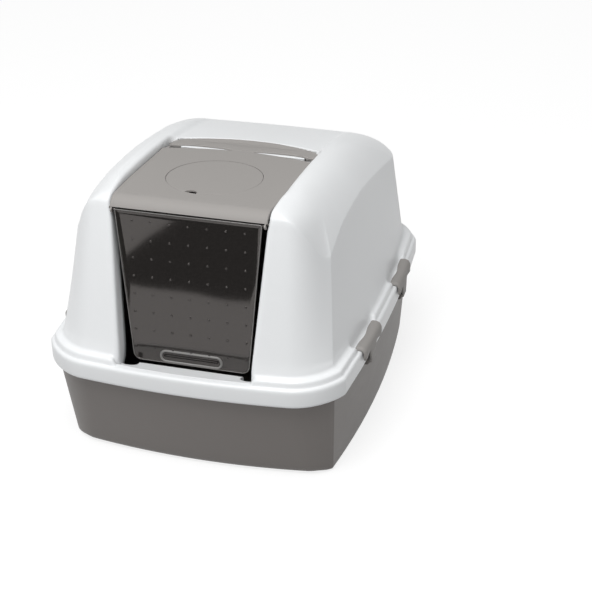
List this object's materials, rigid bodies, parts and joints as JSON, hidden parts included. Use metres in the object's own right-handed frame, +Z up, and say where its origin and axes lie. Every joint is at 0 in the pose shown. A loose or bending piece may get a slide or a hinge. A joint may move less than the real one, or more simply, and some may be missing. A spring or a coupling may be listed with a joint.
{
  "type": "hooded cat litter box",
  "caption": "Hooded front-entry cat litter box: deep pan, hood held on by side clips, smoked swing door, lift-up filter hatch and a fold-flat carrying handle.",
  "frame": {"origin": "centre of the footprint, on the floor under the pan", "axes": "+Z up, the door faces -Y, +X on the right of someone who faces the door; the long side runs along Y"},
  "size_m": [0.4746, 0.574, 0.4118],
  "materials": {
    "pan_grey": "satin moulded",
    "hood_white": "gloss moulded",
    "trim_grey": "satin moulded",
    "frame_white": "matt moulded",
    "carbon": "felt",
    "zeolite": "felt",
    "smoke": "tinted clear plastic"
  },
  "bodies": {
    "shell": {"base_pan": "pan_grey", "hood": "hood_white"},
    "hatch": {"hatch": "trim_grey", "filter_cage": "trim_grey", "filter_frame": "frame_white", "carbon_pad": "carbon", "zeolite_pad": "zeolite"},
    "filter_cover": {"filter_cover": "trim_grey"},
    "swing_door": {"swing_door": "smoke"},
    "carry_handle": {"carry_handle": "trim_grey"},
    "clip_front_right": {"clip_front_right": "trim_grey"},
    "clip_rear_right": {"clip_rear_right": "trim_grey"},
    "clip_front_left": {"clip_front_left": "trim_grey"},
    "clip_rear_left": {"clip_rear_left": "trim_grey"}
  },
  "joints": [
    {"name": "hatch_hinge", "type": "hinge", "parent": "shell", "child": "hatch", "pos_m": [0, 0.01, 0.383], "axis": [-1, 0, 0], "range_deg": [0, 78]},
    {"name": "door_swing", "type": "hinge", "parent": "hatch", "child": "swing_door", "pos_m": [0, -0.217, 0.39], "axis": [1, 0, 0], "range_deg": [-60, 60]},
    {"name": "filter_cover_lift", "type": "slide", "parent": "hatch", "child": "filter_cover", "axis": [0, 0.0785, 0.9969], "range_m": [0, 0.02]},
    {"name": "handle_swing", "type": "hinge", "parent": "shell", "child": "carry_handle", "pos_m": [0, 0.03, 0.381], "axis": [1, 0, 0], "range_deg": [0, 70]},
    {"name": "clip_front_right_hinge", "type": "hinge", "parent": "shell", "child": "clip_front_right", "pos_m": [0.22817, -0.107, 0.1374], "axis": [0.0363, 0.9993, 0], "range_deg": [0, 95]},
    {"name": "clip_rear_right_hinge", "type": "hinge", "parent": "shell", "child": "clip_rear_right", "pos_m": [0.22817, 0.095, 0.1374], "axis": [-0.0363, 0.9993, 0], "range_deg": [0, 95]},
    {"name": "clip_front_left_hinge", "type": "hinge", "parent": "shell", "child": "clip_front_left", "pos_m": [-0.22817, -0.107, 0.1374], "axis": [0.0363, -0.9993, 0], "range_deg": [0, 95]},
    {"name": "clip_rear_left_hinge", "type": "hinge", "parent": "shell", "child": "clip_rear_left", "pos_m": [-0.22817, 0.095, 0.1374], "axis": [-0.0363, -0.9993, 0], "range_deg": [0, 95]}
  ]
}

*****

Give the complete listing a second time, exactly as it reads.

* Response for this exercise
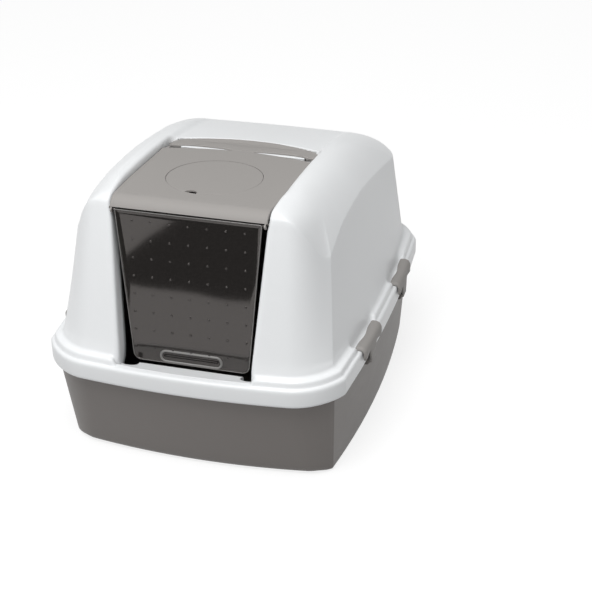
List this object's materials, rigid bodies, parts and joints as JSON, hidden parts included. Use metres in the object's own right-handed frame, +Z up, and say where its origin and axes lie. Every joint is at 0 in the pose shown. A loose or bending piece may get a slide or a hinge. A joint may move less than the real one, or more simply, and some may be missing. A spring or a coupling may be listed with a joint.
{
  "type": "hooded cat litter box",
  "caption": "Hooded front-entry cat litter box: deep pan, hood held on by side clips, smoked swing door, lift-up filter hatch and a fold-flat carrying handle.",
  "frame": {"origin": "centre of the footprint, on the floor under the pan", "axes": "+Z up, the door faces -Y, +X on the right of someone who faces the door; the long side runs along Y"},
  "size_m": [0.4746, 0.574, 0.4118],
  "materials": {
    "pan_grey": "satin moulded",
    "hood_white": "gloss moulded",
    "trim_grey": "satin moulded",
    "frame_white": "matt moulded",
    "carbon": "felt",
    "zeolite": "felt",
    "smoke": "tinted clear plastic"
  },
  "bodies": {
    "shell": {"base_pan": "pan_grey", "hood": "hood_white"},
    "hatch": {"hatch": "trim_grey", "filter_cage": "trim_grey", "filter_frame": "frame_white", "carbon_pad": "carbon", "zeolite_pad": "zeolite"},
    "filter_cover": {"filter_cover": "trim_grey"},
    "swing_door": {"swing_door": "smoke"},
    "carry_handle": {"carry_handle": "trim_grey"},
    "clip_front_right": {"clip_front_right": "trim_grey"},
    "clip_rear_right": {"clip_rear_right": "trim_grey"},
    "clip_front_left": {"clip_front_left": "trim_grey"},
    "clip_rear_left": {"clip_rear_left": "trim_grey"}
  },
  "joints": [
    {"name": "hatch_hinge", "type": "hinge", "parent": "shell", "child": "hatch", "pos_m": [0, 0.01, 0.383], "axis": [-1, 0, 0], "range_deg": [0, 78]},
    {"name": "door_swing", "type": "hinge", "parent": "hatch", "child": "swing_door", "pos_m": [0, -0.217, 0.39], "axis": [1, 0, 0], "range_deg": [-60, 60]},
    {"name": "filter_cover_lift", "type": "slide", "parent": "hatch", "child": "filter_cover", "axis": [0, 0.0785, 0.9969], "range_m": [0, 0.02]},
    {"name": "handle_swing", "type": "hinge", "parent": "shell", "child": "carry_handle", "pos_m": [0, 0.03, 0.381], "axis": [1, 0, 0], "range_deg": [0, 70]},
    {"name": "clip_front_right_hinge", "type": "hinge", "parent": "shell", "child": "clip_front_right", "pos_m": [0.22817, -0.107, 0.1374], "axis": [0.0363, 0.9993, 0], "range_deg": [0, 95]},
    {"name": "clip_rear_right_hinge", "type": "hinge", "parent": "shell", "child": "clip_rear_right", "pos_m": [0.22817, 0.095, 0.1374], "axis": [-0.0363, 0.9993, 0], "range_deg": [0, 95]},
    {"name": "clip_front_left_hinge", "type": "hinge", "parent": "shell", "child": "clip_front_left", "pos_m": [-0.22817, -0.107, 0.1374], "axis": [0.0363, -0.9993, 0], "range_deg": [0, 95]},
    {"name": "clip_rear_left_hinge", "type": "hinge", "parent": "shell", "child": "clip_rear_left", "pos_m": [-0.22817, 0.095, 0.1374], "axis": [-0.0363, -0.9993, 0], "range_deg": [0, 95]}
  ]
}